Anime-inspired streetwear is the dominant trend in Indian Gen Z fashion right now. The reason is not complicated: the cultural input preceded the fashion output by a decade.
Indian Gen Z grew up watching Naruto, Dragon Ball Z, Demon Slayer, and Attack on Titan. The emotional investment was already there — years of engagement with Japanese storytelling, visual grammar, and character design — before any brand showed up to translate it into fashion. When that generation gained spending power and began expressing identity through clothing, anime aesthetics were the natural language. Fashion follows culture. The culture was fully formed before the fashion market arrived.
🛑 VEE'S RULE: THE BEST ANIME STREETWEAR DOES NOT REPRODUCE CHARACTERS. IT BUILDS FROM THE ENERGY.
A tee with Gojo Satoru printed on it is fandom merch. A tee that captures the visual weight, graphic intensity, and conceptual energy of Jujutsu Kaisen without reproducing a single character — that is design built from genuine cultural understanding. The difference matters.
Why This Trend Has Depth
Most fashion trends are surface-level: a silhouette becomes popular, brands produce it at volume, it saturates and recedes. Anime's influence on Indian streetwear has a different structure because the cultural investment underneath it is deep.
A generation that spent formative years inside Japanese animation is not wearing anime-inspired clothing because it is trending. They are wearing it because the visual grammar of anime — the specific way Japanese animation handles character expression, graphic contrast, symbolic shorthand, dark palettes, and emotional intensity — is aesthetically native to them.
This means the trend has staying power that surface aesthetics do not.
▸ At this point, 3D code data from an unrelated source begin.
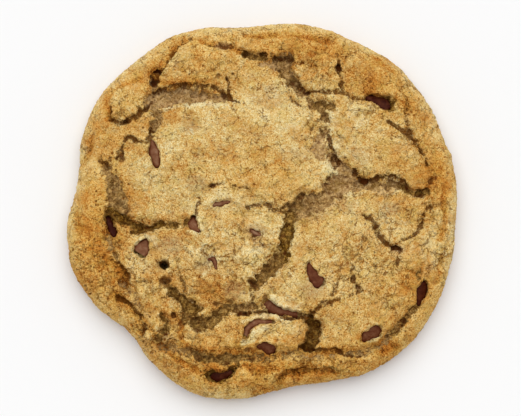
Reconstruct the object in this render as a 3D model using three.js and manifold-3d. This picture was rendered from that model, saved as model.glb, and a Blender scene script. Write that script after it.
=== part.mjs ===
// Chocolate chip cookie: one thick, crackled disc of dough with chocolate chips sunk in its top.
// Millimetres, +Z up. The origin is the middle of the flat underside.
import * as THREE from "three";
import { mergeVertices } from "three/addons/utils/BufferGeometryUtils.js";
import Module from "manifold-3d";

// ---- Dough: driving dimensions ----
const MEAN_RADIUS = 48.4;
const RIM_HEIGHT = 10.2; // top of the dough before plates rise from it and gaps sink into it
const GIRTH_HEIGHT = 3.6; // height of the widest line of the side
const SHOULDER_WIDTH = 8.5; // band over which the top rounds down to the widest line
const SHOULDER_FULLNESS = 0.43; // 0.5 is a plain ellipse; less is fuller
const FOOT_INSET = 2.8; // how much further in the flat underside ends than the widest line
const DOUGH_DETAIL = 17; // each side of the 20 starting triangles is cut into one more than this
const FOOT_SHARE = 0.3; // how densely the underside is meshed, against 1 for the top

// The outline wanders from a circle: [waves round the edge, size, where the crest is in degrees]
const OUTLINE_WAVES = [
  [1, 1.15, 69], [2, 0.9, -8], [3, 0.15, 17], [4, 0.65, -40], [5, 0.8, -29], [6, 0.9, 13],
  [7, 0.5, -6], [8, 0.3, 22], [9, 0.2, -3], [10, 0.25, 8], [11, 0.15, 12],
];

// The side bulges and dips a little on its way round: [waves, size, crest in degrees]
const SIDE_WAVES = [[13, 0.1, -9], [20, 0.15, -3], [29, 0.1, 5]];

// ---- Plates: stretches of crust that the crackled top broke into ----
// Each has its middle, its half width and half depth, how far it is turned, and its lift.
const PLATES = [
  { name: "upper left lump", at: [-33.5, 26.5], half: [5.5, 5.5], turn: 0, lift: 1.2 },
  { name: "shelf", at: [-17, 35], half: [11, 6.5], turn: 12, lift: 1.7 },
  { name: "upper right lump", at: [14, 33], half: [6.5, 5], turn: -10, lift: 1.1 },
  { name: "right shoulder", at: [34, 29], half: [10, 6], turn: -45, lift: 0.6 },
  { name: "small upper", at: [19.5, 25], half: [6, 4], turn: -15, lift: 1.1 },
  { name: "big right", at: [29.5, 17], half: [13, 9.5], turn: -25, lift: 1.8 },
  { name: "big centre", at: [-9, 13.5], half: [25, 14], turn: -6, lift: 2.1 },
  { name: "lower centre", at: [-9, -12.5], half: [15, 10.5], turn: -18, lift: 1.8 },
  { name: "left ridge", at: [-28, -18], half: [5.5, 14.5], turn: 28, lift: 1.5 },
  { name: "big lower right", at: [21, -15.5], half: [19, 16], turn: -20, lift: 2.1 },
  { name: "small right", at: [34.5, -2], half: [6, 4.5], turn: 0, lift: 1.2 },
  { name: "crescent", at: [1, -31.5], half: [11.5, 4.6], turn: 2, lift: 1.7 },
];

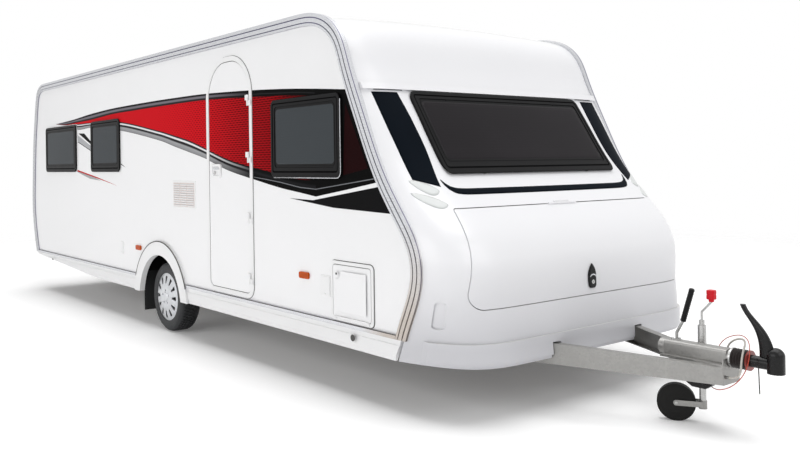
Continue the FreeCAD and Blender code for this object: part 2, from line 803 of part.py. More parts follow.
def build_wheel():
    """Right-hand tyre, rim with its brake drum, and wheel cover."""
    outer, inner = -tyre_outer_face, -tyre_outer_face + tyre_width
    middle = (outer + inner) / 2
    bead = (tyre_width - tread_corner * 2) / 2
    tyre = revolve_y([
        (rim_radius + seat_gap, middle - bead),
        (rim_radius + tread_corner, outer + rim_skin),
        (tyre_radius - tread_corner * 2, outer),
        (tyre_radius, outer + tread_corner),
        (tyre_radius, inner - tread_corner),
        (tyre_radius - tread_corner * 2, inner),
        (rim_radius + tread_corner, inner - rim_skin),
        (rim_radius + seat_gap, middle + bead),
    ], axle_place, tyre_radius)
    disc = middle - rim_skin
    drum_face = disc + rim_skin
    rim = revolve_y([
        (stub_radius + seat_gap, disc),
        (rim_radius - rim_skin, disc),
        (rim_radius - rim_skin, middle - bead),
        (rim_radius, middle - bead),
        (rim_radius, middle + bead),
        (rim_radius - rim_skin, middle + bead),
        (rim_radius - rim_skin, drum_face),
        (drum_radius, drum_face),
        (drum_radius, drum_face + drum_width),
        (drum_radius - rim_skin, drum_face + drum_width),
        (drum_radius - rim_skin, drum_face + rim_skin),
        (stub_radius + seat_gap, drum_face + rim_skin),
    ], axle_place, tyre_radius)
    wall_slope = (tyre_width / 2 - rim_skin - bead) / tread_corner
    cover_back = middle - bead - (cover_radius - rim_radius) * wall_slope - seat_gap
    spigot = rim_radius - rim_skin - seat_gap
    cover = revolve_y([
        (0, cover_back - cover_dish - cover_cap_proud),
        (cover_cap_radius, cover_back - cover_dish - cover_cap_proud),
        (cover_cap_radius + cover_cap_proud, cover_back - cover_dish),
        (cover_slot_start - cover_dish, cover_back - cover_dish),
        (cover_radius - cover_dish, cover_back - cover_dish / 2),
        (cover_radius, cover_back - rim_skin / 2),
        (cover_radius, cover_back),
        (spigot, cover_back),
        (spigot, middle - bead + rim_skin),
        (spigot - rim_skin, middle - bead + rim_skin),
        (spigot - rim_skin, cover_back),
        (0, cover_back),
    ], axle_place, tyre_radius)
    cover = cover.cut(cover_cuts(cover_back))
    for node, solid in (("tyre", tyre), ("wheel", rim), ("wheel", cover)):
        keep(node + "_right", solid)
        keep(node + "_left", mirrored(solid))


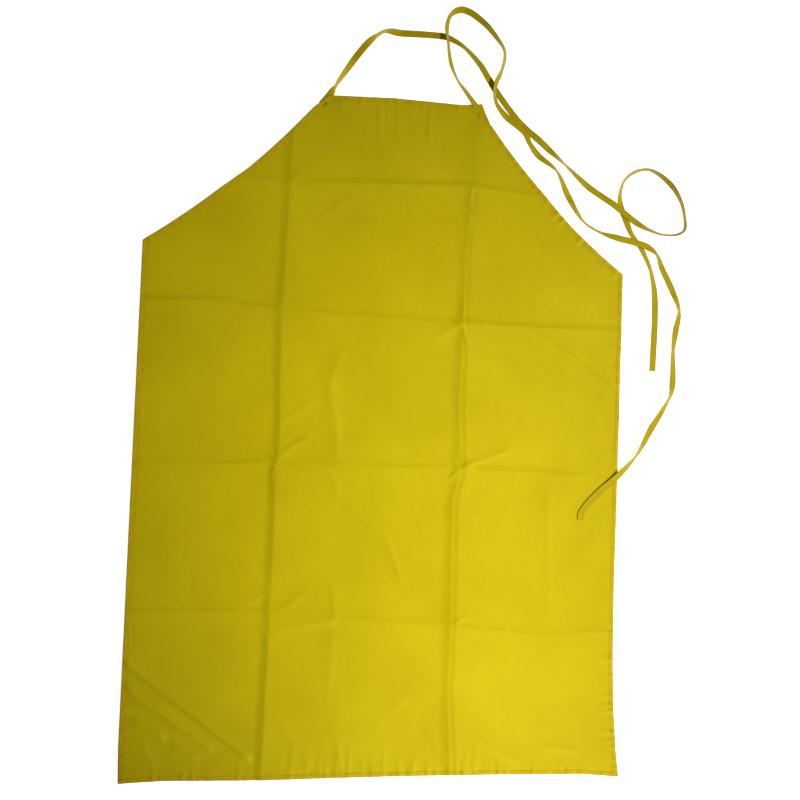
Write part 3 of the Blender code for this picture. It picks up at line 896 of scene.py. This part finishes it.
def make_tack(name, side, node, material):
    """A bar tack: close crossing threads over a tie's sewn-in end."""
    _, along, inward = bib_corner(side)
    low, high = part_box(node)
    centre = lay(np.array([((low.x + high.x) / 2, (low.y + high.y) / 2)]))[0]
    vertices = []
    faces = []
    for turn in range(TACK_BARS):
        place = centre + along * TACK_PITCH * (turn - TACK_BARS / 2)
        reach = inward * TACK_HALF_WIDTH * (1 if turn % 2 else -1)
        flat = place + STITCH_SHARES[:, None] * 2 * reach
        top = front_height(flat, edge_distance(flat)) + THREAD_RADIUS * 0.7 + STITCH_DIPS * STITCH_SINK
        tube(vertices, faces, np.column_stack((flat, top)), np.array((0.0, 0.0, 1.0)), STITCH_RADII)
    return new_mesh(name, np.vstack(vertices), faces, material)


# Materials. Colours are linear red, green, blue and opacity.

FACE_LIGHT = (0.67, 0.530, 0.005, 1)
FACE_DEEP = (0.52, 0.395, 0.002, 1)
BACK_LIGHT = (0.60, 0.47, 0.010, 1)
BACK_DEEP = (0.46, 0.36, 0.006, 1)
HEM_ORANGE = (0.60, 0.40, 0.003, 1)
# painted shade for the shadow side of the rolled edge
EDGE_SHADE_COLOUR = (0.30, 0.17, 0.004, 1)
WEAVE_PITCH = 0.0006
CREASE_MARK = 0.0035
EDGE_MARK = 0.0016
MARK_FADE = 0.0010


class Nodes:
    """A short way to write a material's node tree."""

    def __init__(self, name):
        self.material = bpy.data.materials.new(name)
        self.material.use_nodes = True
        self.tree = self.material.node_tree
        self.shader = self.tree.nodes["Principled BSDF"]

    def add(self, kind, settings=(), **inputs):
        """A node with its settings and inputs; an input may be a value or another node's output."""
        node = self.tree.nodes.new(kind)
        for key, value in dict(settings).items():
            setattr(node, key, value)
        for key, value in inputs.items():
            self.put(node.inputs[key.replace("_", " ")], value)
        return node

    def put(self, socket, value):
        """Set a socket or link it."""
        if isinstance(value, bpy.types.NodeSocket):
            self.tree.links.new(value, socket)
        else:
            socket.default_value = value

    def attribute(self, name):
        """A number stored on the mesh's vertices."""
        return self.add("ShaderNodeAttribute", {"attribute_name": name}).outputs["Fac"]

    def cloth_place(self):
        """The place on the flat cloth, in metres, which doesn't change as the cloth folds."""
        node = self.add("ShaderNodeCombineXYZ", X=self.attribute("cloth_x"), Y=self.attribute("cloth_y"))
        return node.outputs["Vector"]

    def math(self, operation, first, second):
        """A calculation with two numbers."""
        node = self.tree.nodes.new("ShaderNodeMath")
        node.operation = operation
        self.put(node.inputs[0], first)
        self.put(node.inputs[1], second)
        return node.outputs[0]

    def noise(self, vector, scale, detail=2.0, roughness=0.5):
        """Smooth noise between 0 and 1."""
        return self.add("ShaderNodeTexNoise", Vector=vector, Scale=scale, Detail=detail,
                        Roughness=roughness).outputs["Fac"]

    def spread(self, value, low, high):
        """A number from 0 to 1 mapped to low to high."""
        return self.add("ShaderNodeMapRange", Value=value, To_Min=low, To_Max=high).outputs["Result"]

    def mix(self, factor, first, second):
        """A colour between two colours."""
        node = self.tree.nodes.new("ShaderNodeMix")
        node.data_type = "RGBA"
        self.put(node.inputs["Factor"], factor)
        self.put(node.inputs["A"], first)
        self.put(node.inputs["B"], second)
        return node.outputs["Result"]

    def surface(self, colour, roughness, normal):
        """Give the shader its colour, roughness and normal, and return the material."""
        for name, value in (("Base Color", colour), ("Roughness", roughness), ("Normal", normal)):
            self.put(self.shader.inputs[name], value)
        return self.material

    def gloss(self, level, tint):
        """Set the strength and the tint of the shader's reflections."""
        self.shader.inputs["Specular IOR Level"].default_value = level
        self.shader.inputs["Specular Tint"].default_value = tint

    def bump(self, height, distance, normal=None):
        """A bump on the surface, on top of another where one is given."""
        node = self.add("ShaderNodeBump", Height=height, Distance=distance, Strength=1.0)
        if normal is not None:
            self.put(node.inputs["Normal"], normal)
        return node.outputs["Normal"]


def sines(nodes, vector, pitch, angle):
    """Threads of the given pitch in metres: a wave along one direction of the cloth."""
    turned = nodes.add("ShaderNodeMapping", Vector=vector, Rotation=(0.0, 0.0, angle))
    wave = nodes.add("ShaderNodeTexWave", {"wave_type": "BANDS", "bands_direction": "X"},
                     Vector=turned.outputs["Vector"], Scale=0.314 / pitch)
    return wave.outputs["Fac"]


def cloth_material(name, light, deep, orange, roughness, weave_pitch):
    """Coated woven nylon: fine weave, soft crumple, tone changes, painted shade along the creases and at the
    rolled edge, and a warmer hem.
    """
    nodes = Nodes(name)
    place = nodes.cloth_place()
    broad = nodes.noise(place, 7.0, 3.0)
    fine = nodes.noise(place, 90.0, 4.0, 0.6)
    tone = nodes.math("ADD", nodes.math("MULTIPLY", broad, 0.65), nodes.math("MULTIPLY", fine, 0.35))
    base = nodes.mix(nodes.spread(tone, -0.35, 1.35), deep, light)
    # painted shade: the cloth is darkened towards its deep tone along the creases
    crease_shade = nodes.math("MULTIPLY", nodes.attribute("crease"), nodes.noise(place, 160.0, 2.0))
    base = nodes.mix(nodes.math("MULTIPLY", crease_shade, 0.45), base, deep)
    hem = nodes.math("MULTIPLY", nodes.attribute("hem"), nodes.spread(fine, 0.25, 0.75))
    base = nodes.mix(hem, base, orange)
    # painted shade: a dark brown line along the cover's rolled edge
    base = nodes.mix(nodes.math("MULTIPLY", nodes.attribute("edge"), 0.6), base, EDGE_SHADE_COLOUR)
    nodes.gloss(0.35, (1.0, 0.82, 0.06, 1))
    warp = sines(nodes, place, weave_pitch, 0.0)
    weft = sines(nodes, place, weave_pitch, math.pi / 2)
    weave = nodes.math("MULTIPLY", warp, weft)
    crumple = nodes.noise(place, 38.0, 4.0, 0.55)
    return nodes.surface(base, nodes.spread(fine, roughness - 0.08, roughness + 0.08),
                         nodes.bump(weave, 0.00003, nodes.bump(crumple, 0.0004)))


def tape_material():
    """The ties' cloth: the covers' cloth folded, with painted shade along its two folded edges."""
    nodes = Nodes("tie_tape")
    place = nodes.cloth_place()
    tone = nodes.noise(place, 60.0, 4.0, 0.6)
    base = nodes.mix(nodes.spread(tone, -0.2, 1.2), (0.43, 0.31, 0.002, 1), (0.58, 0.44, 0.004, 1))
    # painted shade: the tape turns dark brown along its two folded edges
    edge = nodes.math("MULTIPLY", nodes.attribute("fold"), 0.6)
    base = nodes.mix(edge, base, (0.32, 0.21, 0.003, 1))
    nodes.gloss(0.35, (1.0, 0.78, 0.06, 1))
    weave = nodes.math("MULTIPLY", sines(nodes, place, 0.0007, 0.6), sines(nodes, place, 0.0007, 2.17))
    crumple = nodes.noise(place, 240.0, 3.0)
    return nodes.surface(base, nodes.spread(tone, 0.42, 0.62),
                         nodes.bump(weave, 0.00004, nodes.bump(crumple, 0.0004)))


def thread_material():
    """Spun thread with its plies winding round it."""
    nodes = Nodes("sewing_thread")
    place = nodes.add("ShaderNodeTexCoord").outputs["Object"]
    twist = sines(nodes, place, 0.0003, 0.8)
    tone = nodes.noise(place, 400.0, 2.0)
    base = nodes.mix(tone, (0.40, 0.24, 0.006, 1), (0.66, 0.46, 0.012, 1))
    return nodes.surface(base, nodes.spread(tone, 0.5, 0.7), nodes.bump(twist, 0.00005))


def vinyl_material():
    """Lead-loaded vinyl: matt dark grey with a faint calendered grain."""
    nodes = Nodes("lead_vinyl")
    place = nodes.add("ShaderNodeTexCoord").outputs["Object"]
    grain = nodes.noise(place, 500.0, 3.0)
    cloudy = nodes.noise(place, 12.0, 3.0)
    base = nodes.mix(cloudy, (0.045, 0.046, 0.050, 1), (0.085, 0.086, 0.092, 1))
    return nodes.surface(base, nodes.spread(grain, 0.5, 0.75), nodes.bump(grain, 0.00006))


# Stage.

def make_camera():
    """The camera of the photograph's view."""
    data = bpy.data.cameras.new("camera")
    data.lens = CAMERA_LENS
    data.sensor_width = CAMERA_SENSOR
    camera = put_in_scene("camera", data)
    camera.location = CAMERA_PLACE
    camera.rotation_mode = "ZYX"
    camera.rotation_euler = Euler([math.radians(angle) for angle in CAMERA_TURN], "ZYX")
    bpy.context.scene.camera = camera


def make_light(name, place, aim, size, spread, energy):
    """A square soft light with a limited beam that faces a place on the apron."""
    data = bpy.data.lights.new(name, "AREA")
    data.size = size
    data.spread = math.radians(spread)
    data.energy = energy
    light = put_in_scene(name, data)
    light.location = place
    light.rotation_mode = "QUATERNION"
    light.rotation_quaternion = (Vector(aim) - Vector(place)).to_track_quat("-Z", "Y")


def make_stage():
    """A plain white floor, a white world and two soft lights, from the right and from below."""
    half = FLOOR_HALF_SIDE
    floor = bpy.data.meshes.new("floor")
    floor.from_pydata([(-half, -half, 0), (half, -half, 0), (half, half, 0), (-half, half, 0)], [],
                      [(0, 1, 2, 3)])
    nodes = Nodes("floor")
    nodes.shader.inputs["Base Color"].default_value = (0.90, 0.90, 0.90, 1)
    nodes.shader.inputs["Roughness"].default_value = 0.8
    nodes.shader.inputs["Emission Color"].default_value = (1, 1, 1, 1)
    nodes.shader.inputs["Emission Strength"].default_value = 0.86
    floor.materials.append(nodes.material)
    put_in_scene("floor", floor)
    world = bpy.data.worlds.new("world")
    world.use_nodes = True
    background = world.node_tree.nodes["Background"]
    background.inputs["Color"].default_value = (1, 1, 1, 1)
    background.inputs["Strength"].default_value = 0.08
    bpy.context.scene.world = world
    make_light("side_light", (1.70, 0.12, 1.87), (0.08, 0.23, 0), size=0.5, spread=44.2, energy=2.90)
    make_light("low_light", (0.88, -1.42, 1.56), (0.14, -0.38, 0), size=0.5, spread=36.6, energy=2.10)
    bpy.context.scene.view_settings.view_transform = "Standard"


# The apron.

def bend_at_fold(piece):
    """Bake the placement of a piece that crosses the crease into its mesh."""
    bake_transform(piece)


def make_ties(tape_cloth, thread):
    """Both neck ties with their stitches."""
    for label, route, way_out in (("left", LEFT_TIE_ROUTE, LEFT_TIE_EXIT),
                                  ("right", RIGHT_TIE_ROUTE, RIGHT_TIE_EXIT)):
        tape, middle, across, face, length = make_tape(label + "_tie_tape", route, tape_cloth)
        stitches = make_tape_stitches(label + "_tie_stitches", middle, across, face, thread)
        for piece in (tape, stitches):
            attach(piece, "root")
        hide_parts(label + "_neck_tie")


def make_seams(thread):
    """The hem's stitches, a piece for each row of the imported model."""
    rows = (
        ("top_hem", "top_hem_seam", seam_line(TOP_EDGE), False),
        ("right_armhole", "right_armhole_seam", seam_line(*RIGHT_ARM_EDGES), False),
        ("right_side", "right_side_seam", seam_line(RIGHT_SIDE_EDGE), False),
        ("left_side", "left_side_seam", seam_line(LEFT_SIDE_EDGE), True),
        ("bottom_hem", "bottom_hem_seam", seam_line(BOTTOM_EDGE, first_x=FOLD_X), True),
        ("bottom_hem_left", "bottom_hem_seam_left_panel", seam_line(BOTTOM_EDGE, last_x=FOLD_X), True),
        ("left_armhole", "left_armhole_seam", seam_line(*LEFT_ARM_EDGES, first_x=FOLD_X), True),
        ("left_armhole_low", "left_armhole_seam_left_panel",
         seam_line(*LEFT_ARM_EDGES, last_x=FOLD_X), True),
    )
    for name, node, line, bends in rows:
        piece = make_seam(name + "_stitches", line, thread)
        if bends:
            bend_at_fold(piece)
        else:
            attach(piece, "root")
        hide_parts(node)
    for side, label in ((-1, "left"), (1, "right")):
        tack = make_tack(label + "_bar_tack", side, label + "_tie_tack", thread)
        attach(tack, "root")
        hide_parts(label + "_tie_tack")


def make_layers():
    """The two covers and the two lead-vinyl plies between them."""
    face_cloth = cloth_material("cover_cloth", FACE_LIGHT, FACE_DEEP, HEM_ORANGE, 0.46, WEAVE_PITCH)
    back_cloth = cloth_material("back_cloth", BACK_LIGHT, BACK_DEEP, HEM_ORANGE, 0.60, WEAVE_PITCH)
    vinyl = vinyl_material()
    front = make_front(face_cloth)
    back = make_back(back_cloth)
    inner_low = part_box("core_inner_ply")[0].z
    outer_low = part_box("core_outer_ply")[0].z
    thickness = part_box("core_outer_ply")[1].z - outer_low
    inner = make_ply("inner_vinyl_ply", inner_low, thickness, vinyl)
    outer = make_ply("outer_vinyl_ply", outer_low, thickness, vinyl)
    width = 2 * HALF_WIDTH
    length = 2 * HALF_LENGTH
    turned = 2 * (HEM_WIDTH + 0.001)
    rows = (
        (front, "front_cover", "cover_cloth", (width + turned, length + turned), 0.750),
        (back, "back_cover", "back_cloth", (width, length), 0.700),
        (inner, "core_inner_ply", "lead_vinyl", (width, length), 0.690),
        (outer, "core_outer_ply", "lead_vinyl", (width, length), 0.690),
    )
    for piece, node, slot, flat, area in rows:
        bend_at_fold(piece)
        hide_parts(node, node + "_left_panel")


make_camera()
make_stage()
thread = thread_material()
make_ties(tape_material(), thread)
make_seams(thread)
make_layers()
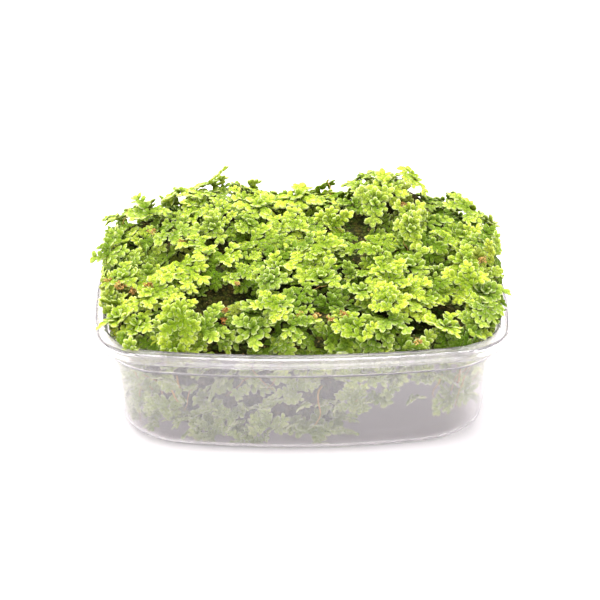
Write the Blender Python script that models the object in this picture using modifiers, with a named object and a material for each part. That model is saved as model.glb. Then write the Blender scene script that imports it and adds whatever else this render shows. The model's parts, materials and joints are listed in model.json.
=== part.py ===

When the design language is something you grew up with, it does not stop resonating when the trend cycle moves on.
The Shows With the Most Design Influence
Not all anime translates equally into fashion design language. The shows that have most influenced Indian streetwear are those with strong, simple, reproducible visual systems.
Demon Slayer and Jujutsu Kaisen: Distinctive black-and-white graphic vocabulary with red accent elements. The character designs have strong silhouettes that translate to graphic work. The visual hierarchy is clear — these are shows you could build a design system from.
Naruto: The broadest cultural penetration across all age groups. The recognisable iconography (headbands, symbols, the specific colour palette) gives Indian designers reference points that their audience will immediately connect with.
Solo Leveling: Dark fantasy visual energy — shadows, gates, system interfaces. The aesthetic is already brutalist-adjacent, which makes it a natural fit for the typography-first, black-base design language that dominates Indian streetwear.
Attack on Titan: Military aesthetic, large-scale dread, the Survey Corps visual language. Less character-driven than other shows — more system and symbol driven, which makes it more versatile design material.
The Critical Distinction: Fandom Merch vs Anime-Influenced Streetwear
This distinction is the difference between a trend that peaks and recedes and one that becomes a permanent aesthetic category.
Fandom merch reproduces characters or symbols to signal what you watch. It is designed to be recognised by other fans. It is tied to the popularity of a specific show. When the show's moment passes, the merch's moment passes.
Anime-influenced streetwear takes the visual grammar of anime — the graphic intensity, the character energy, the symbolic shorthand — and builds original design work from it. The best anime streetwear in India is not copying Demon Slayer or Jujutsu Kaisen. It is building original visual systems inspired by the aesthetic language of Japanese animation.
Original design built from genuine cultural understanding outlasts any single show. It is not dependent on licensing, not vulnerable to IP changes, and not tied to the popularity cycle of a specific series. It is a design language, not a product category.
What Separates Good From Basic
Original design intent: The best anime-influenced tee takes an energy, a visual principle, or a cultural symbol from the genre and translates it into something new. Not a recreation of an existing character — a new expression of the aesthetic field.
Cultural understanding: The designer has to genuinely understand what they are drawing from. You can tell immediately whether the cultural literacy is real or performed. The difference shows in the design choices — which elements are emphasised, how the visual hierarchy is constructed, what is included and what is left out.
Graphic discipline: Anime visual grammar is precise. Bold, flat, high-contrast. The designs that work in streetwear are the ones that maintain that graphic discipline rather than softening it for broader appeal.